The report containing the shocking details was presented to Education Cabinet Secretary Amina Mohamed last week.
It is now being studied by the government in order for necessary action to be taken.
CUE has embarked on a radical transformation of the country’s university education. One of its proposals is the merger of several universities or closure of some since many have become unsustainable.
The commission also wants public universities to be allowed to raise fees to reflect the market realities, arguing that the current rate of Sh120,000 per student is unrealistic.
In another proposal, the commission wants the creation of a regional university system by merging universities within the same geographical locations and converting most of the existing universities into constituent colleges or campuses.
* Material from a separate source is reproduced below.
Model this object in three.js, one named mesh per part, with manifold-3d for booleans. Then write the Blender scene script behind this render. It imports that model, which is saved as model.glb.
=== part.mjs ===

“This would be similar to the practice in the UK with University of London System, the US with California University System and in Rwanda where all universities were merged and placed under an umbrella University of Rwanda system,” the proposal that was presented to Education Cabinet Secretary Amina Mohamed last week reads.
The report titled “Policy Advisory on Rationalisation of Universities and Programmes in Kenya”, says the creation of the campuses from existing universities should be based on national development needs, existing infrastructure and resources, and regional balance.
“For example, in Mombasa, there could be a focus on marine ecology and oceanography and in Turkana a focus on arid lands and oil studies, but all as colleges of one national university. The rest of the public universities that do not fit this model will be closed,” the report proposes.